Essa mentalidade ignora que a rua é um bem comum, espaço de encontro e circulação para todos, independentemente do meio de transporte. O individualismo exacerbado e a idolatria ao automóvel revelam uma alarmante falta de educação cívica e compreensão coletiva. Quando um ciclista opta pela calçada, não está desistindo de seus direitos. Está, antes de tudo, buscando proteção diante de uma ameaça real. No entanto, se essa prática se generaliza, seus efeitos podem ser perigosos: ao abdicar do espaço viário, reforçamos a narrativa de que a rua pertence apenas aos veículos motorizados.

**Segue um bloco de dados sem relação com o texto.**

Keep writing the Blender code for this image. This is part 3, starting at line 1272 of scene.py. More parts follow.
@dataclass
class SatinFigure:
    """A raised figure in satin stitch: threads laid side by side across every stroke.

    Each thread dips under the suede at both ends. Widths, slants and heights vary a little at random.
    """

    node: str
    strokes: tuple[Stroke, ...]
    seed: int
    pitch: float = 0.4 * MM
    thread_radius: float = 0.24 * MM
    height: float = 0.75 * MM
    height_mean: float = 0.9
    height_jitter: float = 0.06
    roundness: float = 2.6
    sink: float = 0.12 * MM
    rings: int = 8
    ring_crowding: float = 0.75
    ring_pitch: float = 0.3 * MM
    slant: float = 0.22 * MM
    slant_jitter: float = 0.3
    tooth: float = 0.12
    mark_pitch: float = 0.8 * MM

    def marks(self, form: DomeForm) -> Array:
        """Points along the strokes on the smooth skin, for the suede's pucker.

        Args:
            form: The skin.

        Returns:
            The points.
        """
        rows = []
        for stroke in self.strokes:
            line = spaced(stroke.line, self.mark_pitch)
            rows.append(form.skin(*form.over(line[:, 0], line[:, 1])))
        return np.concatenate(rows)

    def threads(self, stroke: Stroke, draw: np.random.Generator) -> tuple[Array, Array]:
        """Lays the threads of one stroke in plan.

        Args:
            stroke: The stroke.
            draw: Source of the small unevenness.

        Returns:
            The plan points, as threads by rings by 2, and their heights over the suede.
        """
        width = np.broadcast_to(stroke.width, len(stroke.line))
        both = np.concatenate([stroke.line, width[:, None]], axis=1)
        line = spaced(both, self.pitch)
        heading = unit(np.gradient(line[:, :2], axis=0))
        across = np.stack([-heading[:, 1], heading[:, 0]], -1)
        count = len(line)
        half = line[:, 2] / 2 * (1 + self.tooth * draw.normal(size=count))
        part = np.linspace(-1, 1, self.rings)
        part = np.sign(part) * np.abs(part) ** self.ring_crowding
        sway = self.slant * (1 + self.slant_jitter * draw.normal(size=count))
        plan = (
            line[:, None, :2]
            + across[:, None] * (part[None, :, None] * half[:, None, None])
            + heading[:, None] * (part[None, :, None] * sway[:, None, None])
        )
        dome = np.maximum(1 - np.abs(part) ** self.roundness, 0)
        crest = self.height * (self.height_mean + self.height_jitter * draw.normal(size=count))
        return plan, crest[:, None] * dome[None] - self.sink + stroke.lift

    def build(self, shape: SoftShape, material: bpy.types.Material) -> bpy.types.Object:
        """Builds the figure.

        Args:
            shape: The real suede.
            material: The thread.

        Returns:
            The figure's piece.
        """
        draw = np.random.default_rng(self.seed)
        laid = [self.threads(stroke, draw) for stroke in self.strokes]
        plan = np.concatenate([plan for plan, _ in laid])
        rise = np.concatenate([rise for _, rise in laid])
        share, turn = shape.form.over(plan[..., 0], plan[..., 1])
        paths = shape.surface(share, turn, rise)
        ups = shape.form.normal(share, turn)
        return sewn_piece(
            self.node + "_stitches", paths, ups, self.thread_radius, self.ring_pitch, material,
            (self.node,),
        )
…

Involuntariamente, alimentamos a ideia de que somos intrusos — e um ciclista invisível é um ciclista ainda mais vulnerável. O que fazer então? Avaliar, momento a momento, se há condições mínimas de segurança para pedalar na via. Se houver, ocupe seu espaço com firmeza, visibilidade e atenção. Use sinalização, luzes, roupas chamativas. Pedale em linha reta, sem ziguezagues, e exija seu direito.

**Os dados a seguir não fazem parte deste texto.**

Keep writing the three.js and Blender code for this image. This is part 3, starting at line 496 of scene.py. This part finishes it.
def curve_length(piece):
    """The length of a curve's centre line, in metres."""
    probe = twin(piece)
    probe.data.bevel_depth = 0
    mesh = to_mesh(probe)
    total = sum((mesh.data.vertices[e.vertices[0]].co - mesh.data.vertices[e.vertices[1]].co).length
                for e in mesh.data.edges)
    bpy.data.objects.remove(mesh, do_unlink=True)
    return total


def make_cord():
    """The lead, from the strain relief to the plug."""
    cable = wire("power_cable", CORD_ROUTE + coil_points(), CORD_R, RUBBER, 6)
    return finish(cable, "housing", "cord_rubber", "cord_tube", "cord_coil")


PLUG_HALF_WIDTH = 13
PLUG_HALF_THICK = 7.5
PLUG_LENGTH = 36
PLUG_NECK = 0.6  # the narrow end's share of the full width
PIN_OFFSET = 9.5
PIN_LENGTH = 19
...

Mas e se a via for perigosa demais — com tráfego intenso, falta de acostamento e motoristas agressivos —, retirar-se temporariamente pode ser a decisão mais sensata. Buscar caminhos alternativos, horários menos movimentados ou até empurrar a bicicleta por alguns metros pode ser mais prudente do que arriscar a vida.

Não se trata de desistir. Trata-se de sobreviver para continuar lutando!

A luta pela segurança e pela presença do ciclista no espaço urbano é multifacetada. É uma luta por infraestrutura adequada, ciclovias conectadas e seguras, sinalização clara e respeito às faixas exclusivas. É uma luta por fiscalização eficiente e leis que responsabilizem condutores imprudentes.

Mas acima de tudo, é uma batalha cultural. Uma disputa por reconhecimento, respeito e cidadania. Uma jornada que exige resiliência, coragem, união e inteligência. Coragem para ocupar a via quando for seguro. Firmeza para denunciar abusos. União da comunidade para pressionar o poder público. E sabedoria para saber quando recuar — não por covardia, mas por estratégia.

A verdadeira vitória é continuar pedalando. E fazendo isso, um dia após o outro, ajudamos a construir cidades mais humanas, seguras e justas para todos.